For the most part, though, the sketch-movie structure works: Five minutes isn't enough time to grow tired of a particular bit, and although the characters are zany, their delivery is deadpan, so if a joke doesn't work for you, it probably isn't actively annoying. Running jokes build nicely without being beat into the ground, and as we get to know the characters better, the segments start to get a bit longer, until by the end something resembling an actual plot has developed, which involves most of the cast and even gives some of them a sort of character arc, although the movie is self-referential enough to make it something of a parody of a conventional character arc, too.
The look of the film is low-budget Matrix chic - the school uniform is collar-less black jackets and pants, which contrasts with the goofy grey outfits Kamiyama eventually makes for Hokuto's improvised crimefighting society. Rather than looking Sonnenfeld-slick, though, the black-outfit aesthetic is married to thoroughly B-movie production values in other areas - Mechazawa, Gorilla, and the aliens look delightfully fake, and the color of the film (or digital video) is desaturated enough that those blacks don't really pop. That's kind of fitting, of course - it this is supposed to be the school for the losers and delinquents, it shouldn't look too cool.

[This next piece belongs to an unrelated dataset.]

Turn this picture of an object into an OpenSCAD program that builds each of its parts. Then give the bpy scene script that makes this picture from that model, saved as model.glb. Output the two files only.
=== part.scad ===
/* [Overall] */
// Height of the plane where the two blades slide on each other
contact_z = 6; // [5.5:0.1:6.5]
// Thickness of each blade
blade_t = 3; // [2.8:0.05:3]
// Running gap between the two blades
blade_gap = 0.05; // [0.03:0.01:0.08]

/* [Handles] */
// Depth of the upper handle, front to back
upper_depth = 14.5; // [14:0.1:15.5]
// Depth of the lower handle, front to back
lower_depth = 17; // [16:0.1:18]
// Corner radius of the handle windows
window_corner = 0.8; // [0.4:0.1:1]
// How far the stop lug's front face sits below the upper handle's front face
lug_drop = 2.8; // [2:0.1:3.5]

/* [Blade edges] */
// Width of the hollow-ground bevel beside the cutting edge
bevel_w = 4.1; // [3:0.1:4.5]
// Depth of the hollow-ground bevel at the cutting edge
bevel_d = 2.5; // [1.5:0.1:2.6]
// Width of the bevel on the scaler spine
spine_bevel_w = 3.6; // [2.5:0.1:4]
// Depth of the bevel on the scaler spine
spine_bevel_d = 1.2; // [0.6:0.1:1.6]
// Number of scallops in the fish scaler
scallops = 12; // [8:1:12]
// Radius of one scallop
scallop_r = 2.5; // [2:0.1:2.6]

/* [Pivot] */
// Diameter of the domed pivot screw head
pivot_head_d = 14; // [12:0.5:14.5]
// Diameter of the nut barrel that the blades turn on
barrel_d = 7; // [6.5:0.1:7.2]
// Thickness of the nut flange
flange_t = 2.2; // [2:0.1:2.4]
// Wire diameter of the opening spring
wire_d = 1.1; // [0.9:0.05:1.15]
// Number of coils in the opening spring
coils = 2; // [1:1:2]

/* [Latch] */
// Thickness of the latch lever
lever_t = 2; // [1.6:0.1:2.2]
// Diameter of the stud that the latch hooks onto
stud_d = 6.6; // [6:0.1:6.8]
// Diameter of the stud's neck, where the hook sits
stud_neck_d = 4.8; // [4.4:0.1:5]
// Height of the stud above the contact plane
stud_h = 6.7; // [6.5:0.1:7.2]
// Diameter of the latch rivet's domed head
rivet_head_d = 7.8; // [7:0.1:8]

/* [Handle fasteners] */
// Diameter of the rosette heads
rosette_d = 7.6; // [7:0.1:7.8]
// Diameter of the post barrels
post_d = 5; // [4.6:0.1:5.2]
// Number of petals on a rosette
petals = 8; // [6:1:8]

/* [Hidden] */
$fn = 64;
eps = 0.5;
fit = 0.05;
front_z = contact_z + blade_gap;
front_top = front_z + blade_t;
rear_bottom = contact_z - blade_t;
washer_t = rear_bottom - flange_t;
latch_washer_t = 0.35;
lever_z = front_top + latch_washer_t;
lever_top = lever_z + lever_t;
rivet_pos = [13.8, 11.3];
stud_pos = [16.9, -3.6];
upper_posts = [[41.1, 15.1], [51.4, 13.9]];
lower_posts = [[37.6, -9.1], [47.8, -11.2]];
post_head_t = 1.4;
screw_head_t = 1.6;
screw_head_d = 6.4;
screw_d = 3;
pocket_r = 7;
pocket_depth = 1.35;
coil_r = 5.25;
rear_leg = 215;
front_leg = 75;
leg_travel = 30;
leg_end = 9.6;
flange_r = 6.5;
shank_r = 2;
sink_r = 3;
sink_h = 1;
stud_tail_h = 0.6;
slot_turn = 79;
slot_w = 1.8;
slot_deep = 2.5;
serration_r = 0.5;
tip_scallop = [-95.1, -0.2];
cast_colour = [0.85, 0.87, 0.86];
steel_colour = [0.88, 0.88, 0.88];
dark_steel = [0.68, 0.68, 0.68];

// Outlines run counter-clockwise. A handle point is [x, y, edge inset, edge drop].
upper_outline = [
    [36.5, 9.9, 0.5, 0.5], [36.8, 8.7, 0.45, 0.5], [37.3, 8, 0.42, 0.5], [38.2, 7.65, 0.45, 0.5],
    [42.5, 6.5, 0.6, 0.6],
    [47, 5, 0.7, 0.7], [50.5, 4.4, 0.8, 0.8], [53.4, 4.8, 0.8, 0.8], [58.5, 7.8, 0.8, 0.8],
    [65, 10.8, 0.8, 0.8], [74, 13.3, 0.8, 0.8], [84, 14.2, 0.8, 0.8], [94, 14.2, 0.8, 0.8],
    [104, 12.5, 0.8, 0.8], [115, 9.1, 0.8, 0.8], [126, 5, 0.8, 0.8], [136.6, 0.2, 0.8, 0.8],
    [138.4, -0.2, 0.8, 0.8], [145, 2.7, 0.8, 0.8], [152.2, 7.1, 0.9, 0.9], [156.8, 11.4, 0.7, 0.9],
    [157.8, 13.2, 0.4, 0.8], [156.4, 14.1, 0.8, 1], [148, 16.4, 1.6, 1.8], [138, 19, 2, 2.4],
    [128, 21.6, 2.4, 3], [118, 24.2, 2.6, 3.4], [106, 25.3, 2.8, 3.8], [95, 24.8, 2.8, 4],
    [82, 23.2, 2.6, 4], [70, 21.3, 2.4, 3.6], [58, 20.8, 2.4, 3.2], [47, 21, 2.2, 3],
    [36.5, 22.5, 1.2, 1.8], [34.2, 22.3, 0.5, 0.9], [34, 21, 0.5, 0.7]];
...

That's part of why a movie about the kids you'd probably look to avoid in a real high school can be fun - they smoke (though I'm not sure how much teens smoking is frowned upon in Japan compared to the US), cut classes, and don't do much learning, but for all their talk, they don't seem to be making much trouble or getting into many fights. Director Yudai Yamaguchi - who collaborated with Ryuhei Kitamura earlier in their careers and also made Battlefield Baseball - presents us with guys who talk a big game, but are ultimately colorful slackers."Cromartie High School" is fun and should please its audience whenever it hits the US video shelves (although a canny marketer like MTV/Paramount could probably get it a profitable theatrical run). Heck, even if you just know of the franchise or like absurd humor, it's probably worth a look.